● GIVEN EXERCISE
Output every entry exactly as written.

● SUPPLIED ENTRIES

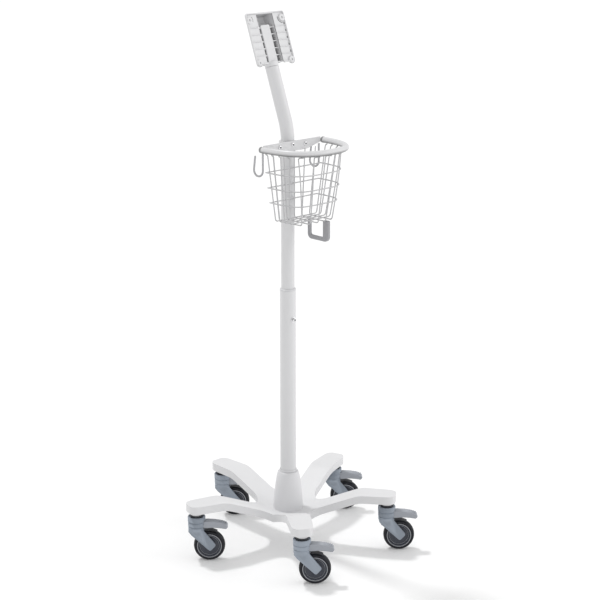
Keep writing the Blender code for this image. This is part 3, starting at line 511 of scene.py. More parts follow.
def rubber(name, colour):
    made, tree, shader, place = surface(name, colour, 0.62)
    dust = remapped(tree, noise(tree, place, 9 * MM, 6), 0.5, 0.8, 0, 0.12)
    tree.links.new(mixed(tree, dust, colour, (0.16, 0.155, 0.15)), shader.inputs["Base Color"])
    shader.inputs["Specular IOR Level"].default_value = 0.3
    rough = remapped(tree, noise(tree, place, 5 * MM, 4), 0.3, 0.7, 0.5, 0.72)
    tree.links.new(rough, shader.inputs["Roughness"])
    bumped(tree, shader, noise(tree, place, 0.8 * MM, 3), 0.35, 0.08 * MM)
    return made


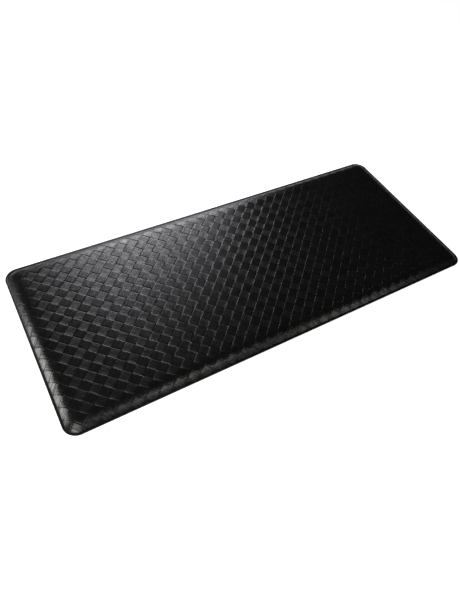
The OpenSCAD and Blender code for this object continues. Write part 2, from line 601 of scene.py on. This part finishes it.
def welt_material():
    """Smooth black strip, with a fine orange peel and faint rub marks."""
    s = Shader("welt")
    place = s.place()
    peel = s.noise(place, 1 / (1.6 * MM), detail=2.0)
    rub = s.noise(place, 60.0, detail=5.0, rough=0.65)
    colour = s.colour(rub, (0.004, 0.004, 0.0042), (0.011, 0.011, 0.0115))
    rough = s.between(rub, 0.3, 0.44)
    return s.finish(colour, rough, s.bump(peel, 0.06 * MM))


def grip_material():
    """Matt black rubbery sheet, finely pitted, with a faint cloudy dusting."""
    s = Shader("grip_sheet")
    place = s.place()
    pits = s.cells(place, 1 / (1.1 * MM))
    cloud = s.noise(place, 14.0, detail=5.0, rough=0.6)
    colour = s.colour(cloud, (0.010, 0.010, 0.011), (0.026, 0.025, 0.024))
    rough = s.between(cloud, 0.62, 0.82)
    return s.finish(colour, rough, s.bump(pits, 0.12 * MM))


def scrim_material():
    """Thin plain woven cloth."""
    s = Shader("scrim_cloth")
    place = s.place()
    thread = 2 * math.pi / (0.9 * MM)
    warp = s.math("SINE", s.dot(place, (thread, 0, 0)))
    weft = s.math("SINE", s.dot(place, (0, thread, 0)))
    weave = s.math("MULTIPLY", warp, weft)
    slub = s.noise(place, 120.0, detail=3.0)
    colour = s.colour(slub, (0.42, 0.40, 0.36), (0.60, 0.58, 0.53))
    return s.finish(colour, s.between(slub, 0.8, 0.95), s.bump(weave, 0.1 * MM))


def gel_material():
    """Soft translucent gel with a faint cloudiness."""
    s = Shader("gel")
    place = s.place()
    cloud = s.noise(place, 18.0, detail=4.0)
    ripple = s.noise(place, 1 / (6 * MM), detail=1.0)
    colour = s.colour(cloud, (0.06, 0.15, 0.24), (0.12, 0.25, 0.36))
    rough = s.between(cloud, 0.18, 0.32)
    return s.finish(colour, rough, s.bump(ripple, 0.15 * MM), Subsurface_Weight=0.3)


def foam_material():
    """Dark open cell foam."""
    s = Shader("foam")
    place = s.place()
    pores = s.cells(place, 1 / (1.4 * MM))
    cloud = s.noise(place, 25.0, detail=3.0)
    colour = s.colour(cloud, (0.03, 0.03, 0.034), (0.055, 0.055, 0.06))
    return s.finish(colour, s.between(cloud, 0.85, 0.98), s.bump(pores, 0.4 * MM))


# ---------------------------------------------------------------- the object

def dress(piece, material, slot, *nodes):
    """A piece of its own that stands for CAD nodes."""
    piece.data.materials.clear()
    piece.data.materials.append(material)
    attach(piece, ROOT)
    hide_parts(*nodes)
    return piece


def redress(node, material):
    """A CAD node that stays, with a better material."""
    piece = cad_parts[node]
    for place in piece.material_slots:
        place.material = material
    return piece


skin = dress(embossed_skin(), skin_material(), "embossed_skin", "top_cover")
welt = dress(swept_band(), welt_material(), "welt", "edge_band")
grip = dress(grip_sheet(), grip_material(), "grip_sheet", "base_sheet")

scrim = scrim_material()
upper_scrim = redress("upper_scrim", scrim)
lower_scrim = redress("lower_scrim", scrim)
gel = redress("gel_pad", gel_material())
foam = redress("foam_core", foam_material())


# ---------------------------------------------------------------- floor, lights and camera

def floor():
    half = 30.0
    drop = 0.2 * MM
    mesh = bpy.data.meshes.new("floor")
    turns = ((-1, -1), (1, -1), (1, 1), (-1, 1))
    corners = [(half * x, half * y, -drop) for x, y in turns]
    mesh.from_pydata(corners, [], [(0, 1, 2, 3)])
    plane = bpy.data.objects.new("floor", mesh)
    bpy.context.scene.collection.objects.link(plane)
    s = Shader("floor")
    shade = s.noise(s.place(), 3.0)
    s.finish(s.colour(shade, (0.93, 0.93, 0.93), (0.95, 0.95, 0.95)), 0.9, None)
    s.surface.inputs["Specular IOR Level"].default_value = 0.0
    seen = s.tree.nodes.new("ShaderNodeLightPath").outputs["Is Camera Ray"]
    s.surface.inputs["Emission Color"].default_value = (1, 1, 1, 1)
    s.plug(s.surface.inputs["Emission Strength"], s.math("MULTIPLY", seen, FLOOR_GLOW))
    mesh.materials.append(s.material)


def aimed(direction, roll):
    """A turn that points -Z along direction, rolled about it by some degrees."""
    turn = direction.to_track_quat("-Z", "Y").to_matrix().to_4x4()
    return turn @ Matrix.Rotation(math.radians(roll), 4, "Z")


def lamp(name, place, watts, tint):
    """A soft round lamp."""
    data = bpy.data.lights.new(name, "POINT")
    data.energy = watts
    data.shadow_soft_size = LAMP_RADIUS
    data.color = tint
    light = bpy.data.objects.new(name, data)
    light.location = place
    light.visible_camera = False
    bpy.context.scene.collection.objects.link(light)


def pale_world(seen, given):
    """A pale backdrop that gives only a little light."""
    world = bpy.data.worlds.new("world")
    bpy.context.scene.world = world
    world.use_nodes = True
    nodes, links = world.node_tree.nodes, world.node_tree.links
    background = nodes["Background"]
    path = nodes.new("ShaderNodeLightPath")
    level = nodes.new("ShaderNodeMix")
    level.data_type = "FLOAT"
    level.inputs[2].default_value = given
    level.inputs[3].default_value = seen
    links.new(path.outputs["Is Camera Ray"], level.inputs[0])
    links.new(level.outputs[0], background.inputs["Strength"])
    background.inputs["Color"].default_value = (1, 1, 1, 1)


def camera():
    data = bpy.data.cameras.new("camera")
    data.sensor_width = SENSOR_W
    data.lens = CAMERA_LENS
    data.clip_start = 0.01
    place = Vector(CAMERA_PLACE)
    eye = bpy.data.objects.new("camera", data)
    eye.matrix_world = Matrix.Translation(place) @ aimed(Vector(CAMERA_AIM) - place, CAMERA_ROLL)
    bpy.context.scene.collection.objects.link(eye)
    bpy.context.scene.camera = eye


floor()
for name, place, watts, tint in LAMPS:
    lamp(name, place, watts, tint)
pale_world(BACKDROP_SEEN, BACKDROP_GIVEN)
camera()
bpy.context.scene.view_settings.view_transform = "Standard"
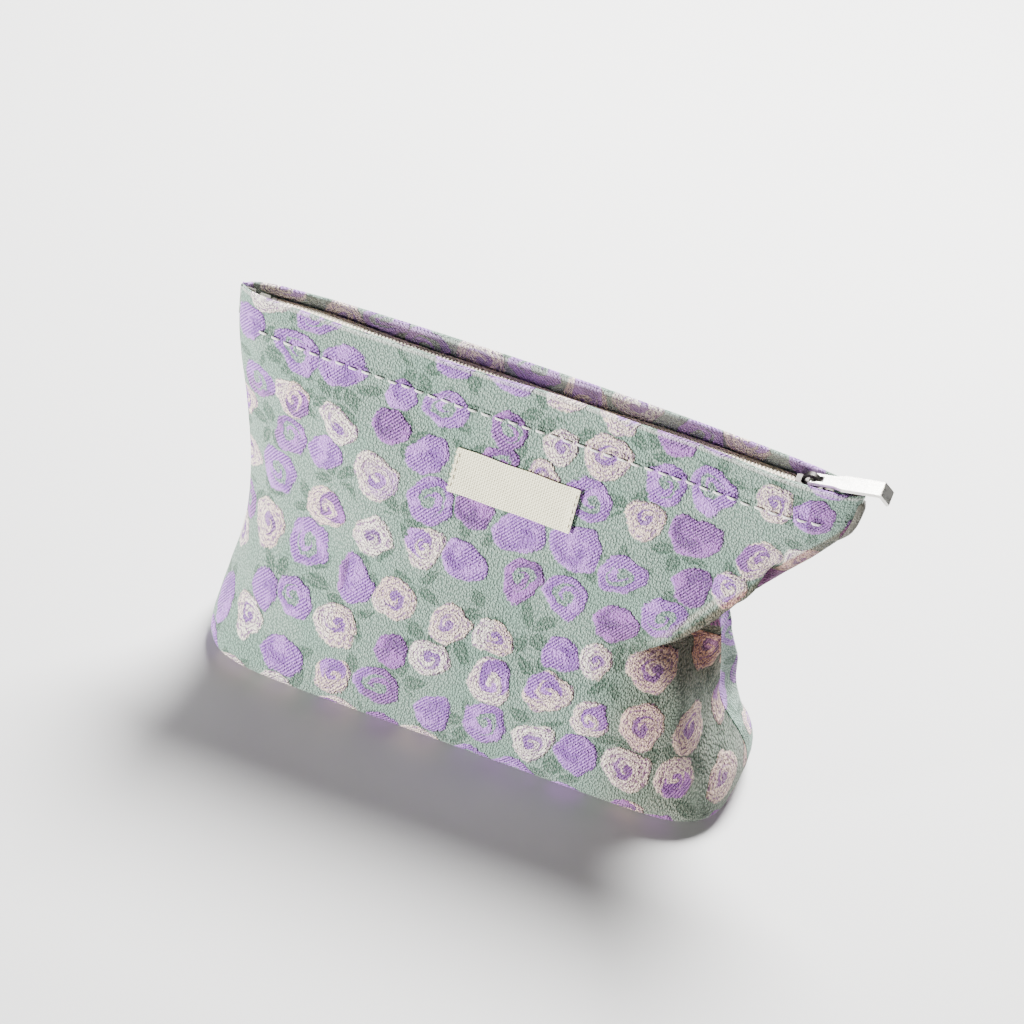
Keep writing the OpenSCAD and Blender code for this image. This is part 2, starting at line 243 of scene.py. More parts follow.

● WRITTEN RESPONSE
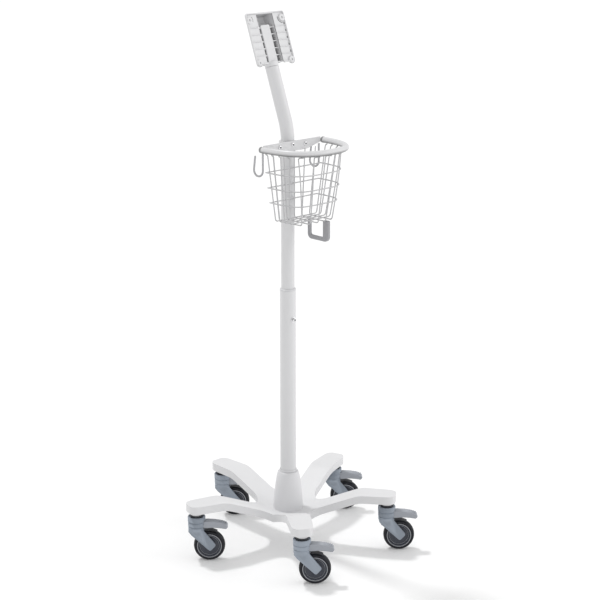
Keep writing the Blender code for this image. This is part 3, starting at line 511 of scene.py. More parts follow.
def rubber(name, colour):
    made, tree, shader, place = surface(name, colour, 0.62)
    dust = remapped(tree, noise(tree, place, 9 * MM, 6), 0.5, 0.8, 0, 0.12)
    tree.links.new(mixed(tree, dust, colour, (0.16, 0.155, 0.15)), shader.inputs["Base Color"])
    shader.inputs["Specular IOR Level"].default_value = 0.3
    rough = remapped(tree, noise(tree, place, 5 * MM, 4), 0.3, 0.7, 0.5, 0.72)
    tree.links.new(rough, shader.inputs["Roughness"])
    bumped(tree, shader, noise(tree, place, 0.8 * MM, 3), 0.35, 0.08 * MM)
    return made


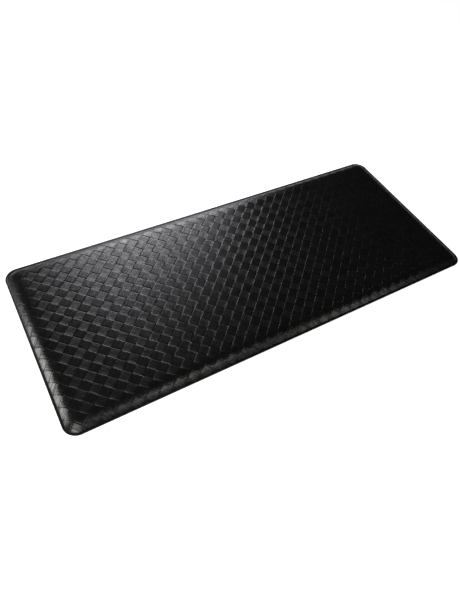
The OpenSCAD and Blender code for this object continues. Write part 2, from line 601 of scene.py on. This part finishes it.
def welt_material():
    """Smooth black strip, with a fine orange peel and faint rub marks."""
    s = Shader("welt")
    place = s.place()
    peel = s.noise(place, 1 / (1.6 * MM), detail=2.0)
    rub = s.noise(place, 60.0, detail=5.0, rough=0.65)
    colour = s.colour(rub, (0.004, 0.004, 0.0042), (0.011, 0.011, 0.0115))
    rough = s.between(rub, 0.3, 0.44)
    return s.finish(colour, rough, s.bump(peel, 0.06 * MM))


def grip_material():
    """Matt black rubbery sheet, finely pitted, with a faint cloudy dusting."""
    s = Shader("grip_sheet")
    place = s.place()
    pits = s.cells(place, 1 / (1.1 * MM))
    cloud = s.noise(place, 14.0, detail=5.0, rough=0.6)
    colour = s.colour(cloud, (0.010, 0.010, 0.011), (0.026, 0.025, 0.024))
    rough = s.between(cloud, 0.62, 0.82)
    return s.finish(colour, rough, s.bump(pits, 0.12 * MM))


def scrim_material():
    """Thin plain woven cloth."""
    s = Shader("scrim_cloth")
    place = s.place()
    thread = 2 * math.pi / (0.9 * MM)
    warp = s.math("SINE", s.dot(place, (thread, 0, 0)))
    weft = s.math("SINE", s.dot(place, (0, thread, 0)))
    weave = s.math("MULTIPLY", warp, weft)
    slub = s.noise(place, 120.0, detail=3.0)
    colour = s.colour(slub, (0.42, 0.40, 0.36), (0.60, 0.58, 0.53))
    return s.finish(colour, s.between(slub, 0.8, 0.95), s.bump(weave, 0.1 * MM))


def gel_material():
    """Soft translucent gel with a faint cloudiness."""
    s = Shader("gel")
    place = s.place()
    cloud = s.noise(place, 18.0, detail=4.0)
    ripple = s.noise(place, 1 / (6 * MM), detail=1.0)
    colour = s.colour(cloud, (0.06, 0.15, 0.24), (0.12, 0.25, 0.36))
    rough = s.between(cloud, 0.18, 0.32)
    return s.finish(colour, rough, s.bump(ripple, 0.15 * MM), Subsurface_Weight=0.3)


def foam_material():
    """Dark open cell foam."""
    s = Shader("foam")
    place = s.place()
    pores = s.cells(place, 1 / (1.4 * MM))
    cloud = s.noise(place, 25.0, detail=3.0)
    colour = s.colour(cloud, (0.03, 0.03, 0.034), (0.055, 0.055, 0.06))
    return s.finish(colour, s.between(cloud, 0.85, 0.98), s.bump(pores, 0.4 * MM))


# ---------------------------------------------------------------- the object

def dress(piece, material, slot, *nodes):
    """A piece of its own that stands for CAD nodes."""
    piece.data.materials.clear()
    piece.data.materials.append(material)
    attach(piece, ROOT)
    hide_parts(*nodes)
    return piece


def redress(node, material):
    """A CAD node that stays, with a better material."""
    piece = cad_parts[node]
    for place in piece.material_slots:
        place.material = material
    return piece


skin = dress(embossed_skin(), skin_material(), "embossed_skin", "top_cover")
welt = dress(swept_band(), welt_material(), "welt", "edge_band")
grip = dress(grip_sheet(), grip_material(), "grip_sheet", "base_sheet")

scrim = scrim_material()
upper_scrim = redress("upper_scrim", scrim)
lower_scrim = redress("lower_scrim", scrim)
gel = redress("gel_pad", gel_material())
foam = redress("foam_core", foam_material())


# ---------------------------------------------------------------- floor, lights and camera

def floor():
    half = 30.0
    drop = 0.2 * MM
    mesh = bpy.data.meshes.new("floor")
    turns = ((-1, -1), (1, -1), (1, 1), (-1, 1))
    corners = [(half * x, half * y, -drop) for x, y in turns]
    mesh.from_pydata(corners, [], [(0, 1, 2, 3)])
    plane = bpy.data.objects.new("floor", mesh)
    bpy.context.scene.collection.objects.link(plane)
    s = Shader("floor")
    shade = s.noise(s.place(), 3.0)
    s.finish(s.colour(shade, (0.93, 0.93, 0.93), (0.95, 0.95, 0.95)), 0.9, None)
    s.surface.inputs["Specular IOR Level"].default_value = 0.0
    seen = s.tree.nodes.new("ShaderNodeLightPath").outputs["Is Camera Ray"]
    s.surface.inputs["Emission Color"].default_value = (1, 1, 1, 1)
    s.plug(s.surface.inputs["Emission Strength"], s.math("MULTIPLY", seen, FLOOR_GLOW))
    mesh.materials.append(s.material)


def aimed(direction, roll):
    """A turn that points -Z along direction, rolled about it by some degrees."""
    turn = direction.to_track_quat("-Z", "Y").to_matrix().to_4x4()
    return turn @ Matrix.Rotation(math.radians(roll), 4, "Z")


def lamp(name, place, watts, tint):
    """A soft round lamp."""
    data = bpy.data.lights.new(name, "POINT")
    data.energy = watts
    data.shadow_soft_size = LAMP_RADIUS
    data.color = tint
    light = bpy.data.objects.new(name, data)
    light.location = place
    light.visible_camera = False
    bpy.context.scene.collection.objects.link(light)


def pale_world(seen, given):
    """A pale backdrop that gives only a little light."""
    world = bpy.data.worlds.new("world")
    bpy.context.scene.world = world
    world.use_nodes = True
    nodes, links = world.node_tree.nodes, world.node_tree.links
    background = nodes["Background"]
    path = nodes.new("ShaderNodeLightPath")
    level = nodes.new("ShaderNodeMix")
    level.data_type = "FLOAT"
    level.inputs[2].default_value = given
    level.inputs[3].default_value = seen
    links.new(path.outputs["Is Camera Ray"], level.inputs[0])
    links.new(level.outputs[0], background.inputs["Strength"])
    background.inputs["Color"].default_value = (1, 1, 1, 1)


def camera():
    data = bpy.data.cameras.new("camera")
    data.sensor_width = SENSOR_W
    data.lens = CAMERA_LENS
    data.clip_start = 0.01
    place = Vector(CAMERA_PLACE)
    eye = bpy.data.objects.new("camera", data)
    eye.matrix_world = Matrix.Translation(place) @ aimed(Vector(CAMERA_AIM) - place, CAMERA_ROLL)
    bpy.context.scene.collection.objects.link(eye)
    bpy.context.scene.camera = eye


floor()
for name, place, watts, tint in LAMPS:
    lamp(name, place, watts, tint)
pale_world(BACKDROP_SEEN, BACKDROP_GIVEN)
camera()
bpy.context.scene.view_settings.view_transform = "Standard"
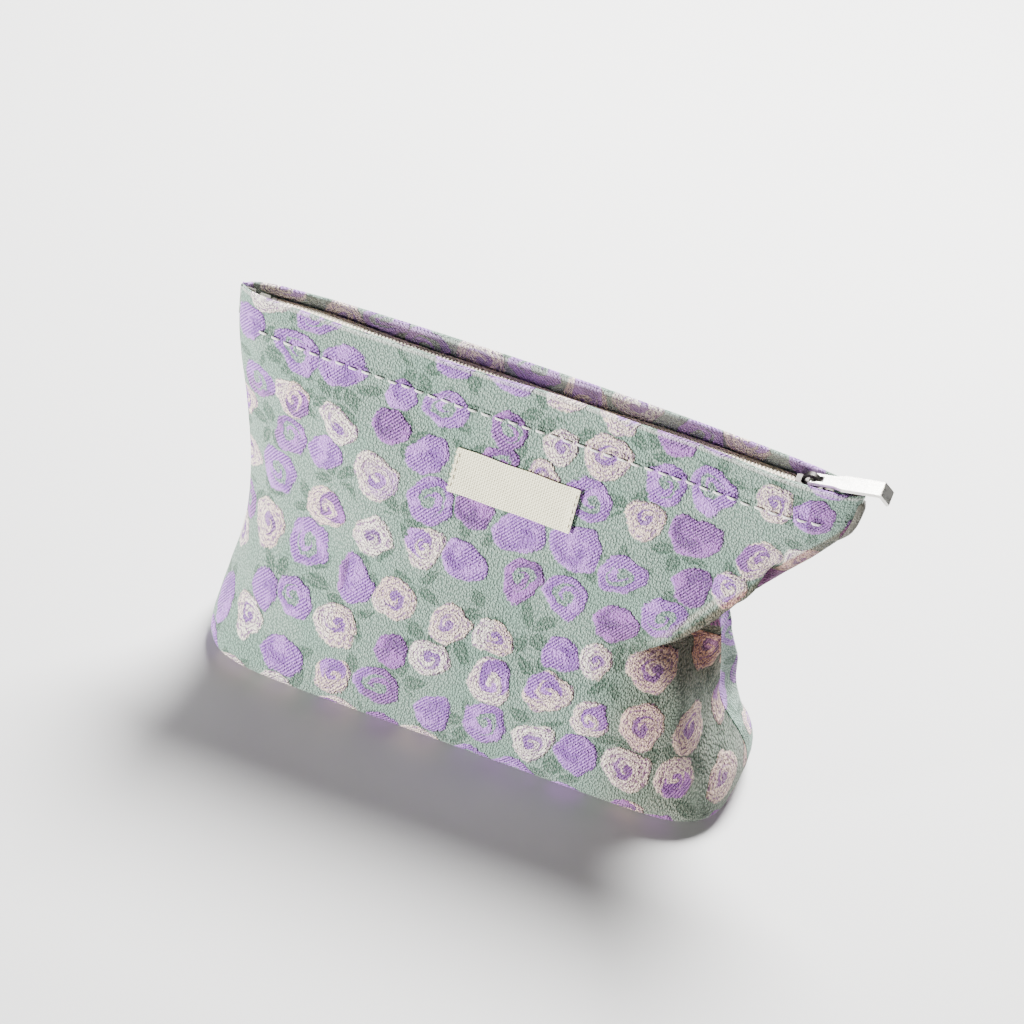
Keep writing the OpenSCAD and Blender code for this image. This is part 2, starting at line 243 of scene.py. More parts follow.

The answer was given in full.